*Work instructions:*
Could you write out the records below exactly as they appear?

*Excerpt from a dataset:*
◆ ◆ ◆ ◆

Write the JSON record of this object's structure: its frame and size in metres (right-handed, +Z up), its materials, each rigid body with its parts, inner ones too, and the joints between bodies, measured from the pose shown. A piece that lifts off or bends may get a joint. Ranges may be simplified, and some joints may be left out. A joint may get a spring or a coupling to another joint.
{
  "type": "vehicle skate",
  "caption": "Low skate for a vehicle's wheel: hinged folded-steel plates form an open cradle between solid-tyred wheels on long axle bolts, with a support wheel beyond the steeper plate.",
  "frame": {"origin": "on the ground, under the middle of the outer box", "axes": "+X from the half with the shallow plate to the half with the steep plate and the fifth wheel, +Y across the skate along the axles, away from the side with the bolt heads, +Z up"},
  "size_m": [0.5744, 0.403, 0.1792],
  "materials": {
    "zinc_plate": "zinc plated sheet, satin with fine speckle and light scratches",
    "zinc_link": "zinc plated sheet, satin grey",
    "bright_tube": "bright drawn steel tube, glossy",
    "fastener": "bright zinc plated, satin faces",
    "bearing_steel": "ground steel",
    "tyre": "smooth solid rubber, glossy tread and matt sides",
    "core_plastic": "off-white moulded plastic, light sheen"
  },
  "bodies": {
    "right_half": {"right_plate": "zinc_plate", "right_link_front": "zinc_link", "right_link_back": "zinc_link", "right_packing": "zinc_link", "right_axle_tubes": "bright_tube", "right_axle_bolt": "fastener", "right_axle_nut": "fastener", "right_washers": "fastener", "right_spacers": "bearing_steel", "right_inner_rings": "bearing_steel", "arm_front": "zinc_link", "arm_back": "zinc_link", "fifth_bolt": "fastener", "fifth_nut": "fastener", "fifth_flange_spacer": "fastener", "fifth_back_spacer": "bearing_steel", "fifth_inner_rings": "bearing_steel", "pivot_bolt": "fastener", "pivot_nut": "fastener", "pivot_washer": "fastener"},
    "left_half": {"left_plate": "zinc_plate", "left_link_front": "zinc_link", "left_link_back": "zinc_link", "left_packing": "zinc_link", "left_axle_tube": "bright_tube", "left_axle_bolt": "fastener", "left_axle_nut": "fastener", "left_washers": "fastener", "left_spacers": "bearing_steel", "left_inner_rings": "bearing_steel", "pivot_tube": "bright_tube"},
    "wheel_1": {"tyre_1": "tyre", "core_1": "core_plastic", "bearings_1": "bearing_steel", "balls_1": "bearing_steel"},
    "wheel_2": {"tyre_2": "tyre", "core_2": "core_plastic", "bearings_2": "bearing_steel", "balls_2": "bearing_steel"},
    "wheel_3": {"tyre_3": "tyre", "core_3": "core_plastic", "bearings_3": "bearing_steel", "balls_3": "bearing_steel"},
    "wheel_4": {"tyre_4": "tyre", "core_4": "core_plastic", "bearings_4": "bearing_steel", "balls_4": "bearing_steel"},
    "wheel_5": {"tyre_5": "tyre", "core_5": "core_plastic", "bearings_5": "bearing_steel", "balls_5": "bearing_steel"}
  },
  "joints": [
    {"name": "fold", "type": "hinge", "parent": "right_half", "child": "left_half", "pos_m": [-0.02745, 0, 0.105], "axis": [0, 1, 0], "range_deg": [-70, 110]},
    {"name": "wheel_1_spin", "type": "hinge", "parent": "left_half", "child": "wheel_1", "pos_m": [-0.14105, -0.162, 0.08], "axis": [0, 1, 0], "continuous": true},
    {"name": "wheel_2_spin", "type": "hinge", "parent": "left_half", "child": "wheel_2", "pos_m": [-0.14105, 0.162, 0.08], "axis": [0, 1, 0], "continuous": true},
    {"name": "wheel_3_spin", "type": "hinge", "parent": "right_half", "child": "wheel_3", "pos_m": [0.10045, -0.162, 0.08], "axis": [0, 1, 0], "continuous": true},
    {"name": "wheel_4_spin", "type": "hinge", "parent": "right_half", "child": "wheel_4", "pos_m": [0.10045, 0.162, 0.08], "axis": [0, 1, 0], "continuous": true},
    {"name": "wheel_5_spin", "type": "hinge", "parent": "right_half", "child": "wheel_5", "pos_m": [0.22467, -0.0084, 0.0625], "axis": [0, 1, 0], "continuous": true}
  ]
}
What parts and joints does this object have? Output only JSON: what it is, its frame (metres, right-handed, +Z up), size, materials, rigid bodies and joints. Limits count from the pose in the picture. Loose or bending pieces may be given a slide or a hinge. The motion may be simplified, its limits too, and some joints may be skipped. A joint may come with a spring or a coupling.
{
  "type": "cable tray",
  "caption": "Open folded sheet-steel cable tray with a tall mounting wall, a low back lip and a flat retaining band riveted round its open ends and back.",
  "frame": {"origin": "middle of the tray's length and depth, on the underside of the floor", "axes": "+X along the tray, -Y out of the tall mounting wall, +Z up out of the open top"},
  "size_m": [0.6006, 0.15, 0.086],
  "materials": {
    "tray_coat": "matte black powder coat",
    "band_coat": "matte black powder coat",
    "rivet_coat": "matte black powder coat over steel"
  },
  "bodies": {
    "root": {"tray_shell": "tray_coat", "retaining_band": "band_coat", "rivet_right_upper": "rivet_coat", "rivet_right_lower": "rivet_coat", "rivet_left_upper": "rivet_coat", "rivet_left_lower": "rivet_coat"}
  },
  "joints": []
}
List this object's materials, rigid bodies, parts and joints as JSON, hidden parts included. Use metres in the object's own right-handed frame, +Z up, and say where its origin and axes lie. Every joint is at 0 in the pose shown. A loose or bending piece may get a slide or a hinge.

◆ ◆ ◆ ◆

*Correct result:*
Write the JSON record of this object's structure: its frame and size in metres (right-handed, +Z up), its materials, each rigid body with its parts, inner ones too, and the joints between bodies, measured from the pose shown. A piece that lifts off or bends may get a joint. Ranges may be simplified, and some joints may be left out. A joint may get a spring or a coupling to another joint.
{
  "type": "vehicle skate",
  "caption": "Low skate for a vehicle's wheel: hinged folded-steel plates form an open cradle between solid-tyred wheels on long axle bolts, with a support wheel beyond the steeper plate.",
  "frame": {"origin": "on the ground, under the middle of the outer box", "axes": "+X from the half with the shallow plate to the half with the steep plate and the fifth wheel, +Y across the skate along the axles, away from the side with the bolt heads, +Z up"},
  "size_m": [0.5744, 0.403, 0.1792],
  "materials": {
    "zinc_plate": "zinc plated sheet, satin with fine speckle and light scratches",
    "zinc_link": "zinc plated sheet, satin grey",
    "bright_tube": "bright drawn steel tube, glossy",
    "fastener": "bright zinc plated, satin faces",
    "bearing_steel": "ground steel",
    "tyre": "smooth solid rubber, glossy tread and matt sides",
    "core_plastic": "off-white moulded plastic, light sheen"
  },
  "bodies": {
    "right_half": {"right_plate": "zinc_plate", "right_link_front": "zinc_link", "right_link_back": "zinc_link", "right_packing": "zinc_link", "right_axle_tubes": "bright_tube", "right_axle_bolt": "fastener", "right_axle_nut": "fastener", "right_washers": "fastener", "right_spacers": "bearing_steel", "right_inner_rings": "bearing_steel", "arm_front": "zinc_link", "arm_back": "zinc_link", "fifth_bolt": "fastener", "fifth_nut": "fastener", "fifth_flange_spacer": "fastener", "fifth_back_spacer": "bearing_steel", "fifth_inner_rings": "bearing_steel", "pivot_bolt": "fastener", "pivot_nut": "fastener", "pivot_washer": "fastener"},
    "left_half": {"left_plate": "zinc_plate", "left_link_front": "zinc_link", "left_link_back": "zinc_link", "left_packing": "zinc_link", "left_axle_tube": "bright_tube", "left_axle_bolt": "fastener", "left_axle_nut": "fastener", "left_washers": "fastener", "left_spacers": "bearing_steel", "left_inner_rings": "bearing_steel", "pivot_tube": "bright_tube"},
    "wheel_1": {"tyre_1": "tyre", "core_1": "core_plastic", "bearings_1": "bearing_steel", "balls_1": "bearing_steel"},
    "wheel_2": {"tyre_2": "tyre", "core_2": "core_plastic", "bearings_2": "bearing_steel", "balls_2": "bearing_steel"},
    "wheel_3": {"tyre_3": "tyre", "core_3": "core_plastic", "bearings_3": "bearing_steel", "balls_3": "bearing_steel"},
    "wheel_4": {"tyre_4": "tyre", "core_4": "core_plastic", "bearings_4": "bearing_steel", "balls_4": "bearing_steel"},
    "wheel_5": {"tyre_5": "tyre", "core_5": "core_plastic", "bearings_5": "bearing_steel", "balls_5": "bearing_steel"}
  },
  "joints": [
    {"name": "fold", "type": "hinge", "parent": "right_half", "child": "left_half", "pos_m": [-0.02745, 0, 0.105], "axis": [0, 1, 0], "range_deg": [-70, 110]},
    {"name": "wheel_1_spin", "type": "hinge", "parent": "left_half", "child": "wheel_1", "pos_m": [-0.14105, -0.162, 0.08], "axis": [0, 1, 0], "continuous": true},
    {"name": "wheel_2_spin", "type": "hinge", "parent": "left_half", "child": "wheel_2", "pos_m": [-0.14105, 0.162, 0.08], "axis": [0, 1, 0], "continuous": true},
    {"name": "wheel_3_spin", "type": "hinge", "parent": "right_half", "child": "wheel_3", "pos_m": [0.10045, -0.162, 0.08], "axis": [0, 1, 0], "continuous": true},
    {"name": "wheel_4_spin", "type": "hinge", "parent": "right_half", "child": "wheel_4", "pos_m": [0.10045, 0.162, 0.08], "axis": [0, 1, 0], "continuous": true},
    {"name": "wheel_5_spin", "type": "hinge", "parent": "right_half", "child": "wheel_5", "pos_m": [0.22467, -0.0084, 0.0625], "axis": [0, 1, 0], "continuous": true}
  ]
}
What parts and joints does this object have? Output only JSON: what it is, its frame (metres, right-handed, +Z up), size, materials, rigid bodies and joints. Limits count from the pose in the picture. Loose or bending pieces may be given a slide or a hinge. The motion may be simplified, its limits too, and some joints may be skipped. A joint may come with a spring or a coupling.
{
  "type": "cable tray",
  "caption": "Open folded sheet-steel cable tray with a tall mounting wall, a low back lip and a flat retaining band riveted round its open ends and back.",
  "frame": {"origin": "middle of the tray's length and depth, on the underside of the floor", "axes": "+X along the tray, -Y out of the tall mounting wall, +Z up out of the open top"},
  "size_m": [0.6006, 0.15, 0.086],
  "materials": {
    "tray_coat": "matte black powder coat",
    "band_coat": "matte black powder coat",
    "rivet_coat": "matte black powder coat over steel"
  },
  "bodies": {
    "root": {"tray_shell": "tray_coat", "retaining_band": "band_coat", "rivet_right_upper": "rivet_coat", "rivet_right_lower": "rivet_coat", "rivet_left_upper": "rivet_coat", "rivet_left_lower": "rivet_coat"}
  },
  "joints": []
}
List this object's materials, rigid bodies, parts and joints as JSON, hidden parts included. Use metres in the object's own right-handed frame, +Z up, and say where its origin and axes lie. Every joint is at 0 in the pose shown. A loose or bending piece may get a slide or a hinge.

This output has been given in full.